More than ever, jazz has become a global language, but America remains its sacred ground, the arena where all jazz musicians want to play. An Obama jazz event would have projected America’s best face at a time of global strife and recession.
Now Obama has a second chance. Let’s concede that he had his hands full navigating a potential economic meltdown, health care legislation, two wars, the Arab Spring and the recent election season. Perhaps a case even could have been made that a jazz celebration on the South Lawn would have struck the wrong note at a time of economic distress (though I would have argued that music stands as a powerful, uplifting antidote to hard times).
With Obama entering his second term, however, there are no more reasons to delay. If, as Obama often says, the economy is improving, if our wars in Afghanistan and Iraq are indeed winding down, Obama should set an optimistic tone for the next four years with a music that, as Clinton said, is “born of struggle but played in celebration.”
Surely the time has come for Obama to make a major cultural statement.
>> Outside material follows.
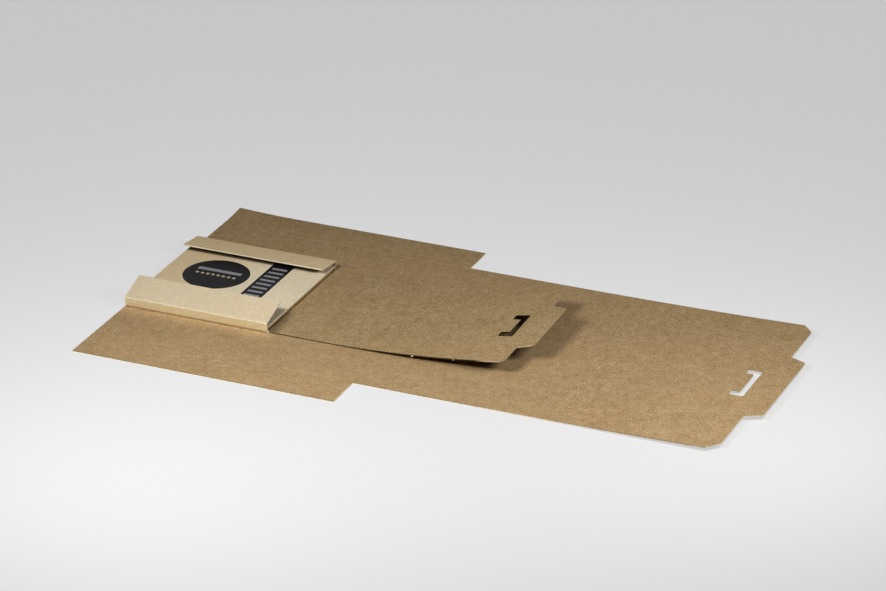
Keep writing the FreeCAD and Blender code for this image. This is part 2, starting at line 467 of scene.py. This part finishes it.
kraftFlat = makeKraft("kraftLiner", "outer")
kraftCreased = makeKraft("kraftLinerCreased", "inner")
outerLiner = makeCream("outerPaleLiner", cream["liner"])
# painted shade on the small tongue's underside, past the pack
paintedShadeUnderTongue = (cream["paintedShadeUnderTongue"], shifted(packHigh.x, cream["paintedShadeUnderTongueFrom"]))
innerLiner = makeCream("innerPaleLiner", cream["liner"], paintedShadeUnderTongue)
packCard = makeCream("packCard", card["top"], (card["far"], shifted(packLow.x, card["farFrom"])), True)
packSide = makeCream("packSide", card["side"])
outerEdge = makeCutEdge("outerCutEdge", False)
innerEdge = makeCutEdge("innerCutEdge", True)
blackInk = makeInk("black")
greyInk = makeInk("grey")
creamInk = makeInk("cream")
print("materials made:", len(bpy.data.materials))


def addPiece(name, made, replaced=None):
    piece = bpy.data.objects.new(name, made)
    bpy.context.scene.collection.objects.link(piece)
    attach(piece, "root")
    if replaced:
        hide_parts(replaced)
    return piece


def meshOf(name, mesh, *finishes):
    made = bpy.data.meshes.new(name)
    mesh.to_mesh(made)
    mesh.free()
    for material in finishes:
        made.materials.append(material)
    return made


def keepFlat(piece):  # large faces stay flat, and the strips beside them shade into them
    weights = piece.modifiers.new("weights", "WEIGHTED_NORMAL")
    weights.mode = "FACE_AREA"
    weights.weight = 100
    weights.keep_sharp = True


# board sheets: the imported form, parted into brown face (0), pale face (1) and cut edge (2)
sheet = {
    "mergeWithin": 0.002 * mm,
    "flatWithin": math.radians(0.05),
    "sameFaceWithin": math.radians(50),
    "faceUp": 0.9,
    "bendFrom": math.radians(5),
    "foldLength": 100 * mm,
    "flapUp": 0.5,
    "litEndFacing": 0.4,
    "slotReach": 58 * mm,
    "tabReach": 30 * mm,
    "slotMiddleY": 4.6 * mm,
    "slotHalf": 40 * mm,
    "edgeChamfer": 0.12 * mm,
    "smoothWithin": math.radians(30),
}


def copiedMesh(nodeName):
    mesh = bmesh.new()
    mesh.from_mesh(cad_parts[nodeName].data)
    bmesh.ops.remove_doubles(mesh, verts=mesh.verts, dist=sheet["mergeWithin"])
    bmesh.ops.dissolve_limit(
        mesh, angle_limit=sheet["flatWithin"], verts=mesh.verts, edges=mesh.edges, delimit={"NORMAL"},
    )
    return mesh


def smoothed(mesh):
    for edge in mesh.edges:
        edge.smooth = edge.calc_face_angle(math.pi) < sheet["smoothWithin"]
    for face in mesh.faces:
        face.smooth = True


def spreadFrom(seed, limit):  # all faces that follow on from one face without a sharp edge
    found = {seed}
    waiting = [seed]
    while waiting:
        face = waiting.pop()
        for edge in face.edges:
            if len(edge.link_faces) == 2 and edge.calc_face_angle(0) < limit:
                for neighbour in edge.link_faces:
                    if neighbour not in found:
                        found.add(neighbour)
                        waiting.append(neighbour)
    return found


def largestFace(mesh, up):
    flat = [face for face in mesh.faces if face.normal.z * up > sheet["faceUp"]]
    return max(flat, key=lambda face: face.calc_area())


# what a face is, marked as 1 or 0 for the materials
def onRidge(face):  # the narrow strips that turn round a fold
    turns = [edge.calc_face_angle(0) for edge in face.edges if edge.calc_length() > sheet["foldLength"]]
    bent = [turn for turn in turns if sheet["bendFrom"] < turn < sheet["sameFaceWithin"]]
    return face.material_index == 1 and len(bent) > 1


def onFarFlap(face):  # the pale liner is browner there
    upward = face.normal.z > sheet["flapUp"]
    return face.material_index == 1 and upward and face.calc_center_median().y > 0


def onWall(face):  # the folded-up walls get a painted light, paler and warmer than the flaps
    return face.material_index == 1 and abs(face.normal.z) < sheet["flapUp"]


def facesEnd(face):  # the cut edges that face along the tongues
    return face.material_index == 2 and face.normal.x > sheet["litEndFacing"]


def inSlot(face, tip):  # the walls of the lock slot, well inside the sheet's outline
    place = face.calc_center_median()
    alongX = tip - sheet["slotReach"] < place.x < tip - sheet["tabReach"]
    alongY = abs(place.y - sheet["slotMiddleY"]) < sheet["slotHalf"]
    return face.material_index == 2 and alongX and alongY


def markFaces(mesh):
    tip = max(vertex.co.x for vertex in mesh.verts)
    marks = {
        "ridge": onRidge, "browned": onFarFlap, "paintedLitWall": onWall, "litEndFacing": facesEnd,
        "slotWall": lambda face: inSlot(face, tip),
    }
    for label, isMarked in marks.items():
        layer = mesh.faces.layers.float.new(label)
        for face in mesh.faces:
            face[layer] = float(isMarked(face))


def markAcross(mesh):  # 1 on the brown face, 0 on the pale one, between them on the cut edge
    layer = mesh.verts.layers.float.new("across")
    for vertex in mesh.verts:
        sides = {face.material_index for face in vertex.link_faces}
        nearby = {face.material_index for edge in vertex.link_edges
                  for face in edge.other_vert(vertex).link_faces}
        brown = 0 in sides or (1 not in sides and 0 in nearby)
        vertex[layer] = float(brown)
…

As a president who has said he loves John Coltrane and Frank Sinatra, as a chief executive from Chicago — a city that has been defining and redefining jazz since at least 1910, when Jelly Roll Morton arrived here from New Orleans — Obama needs to convene his own jazz gathering on White House South Lawn.
Four years ago, shortly after Obama was elected, I wrote in these pages that “if Obama hopes to bring the sound of Chicago and the spirit of cooperation to Washington, he could start with jazz,” adding that he also should expand jazz programs at the National Endowment for the Arts and persuade the Kennedy Center Honors to pay greater heed to the music.
With both the sound of Chicago and the spirit of cooperation in short supply in the capital, Obama should try to start resetting the tone with a jazz gathering that he’s uniquely positioned to present.
As the Charlie Parker tune proclaims, “Now’s the Time.”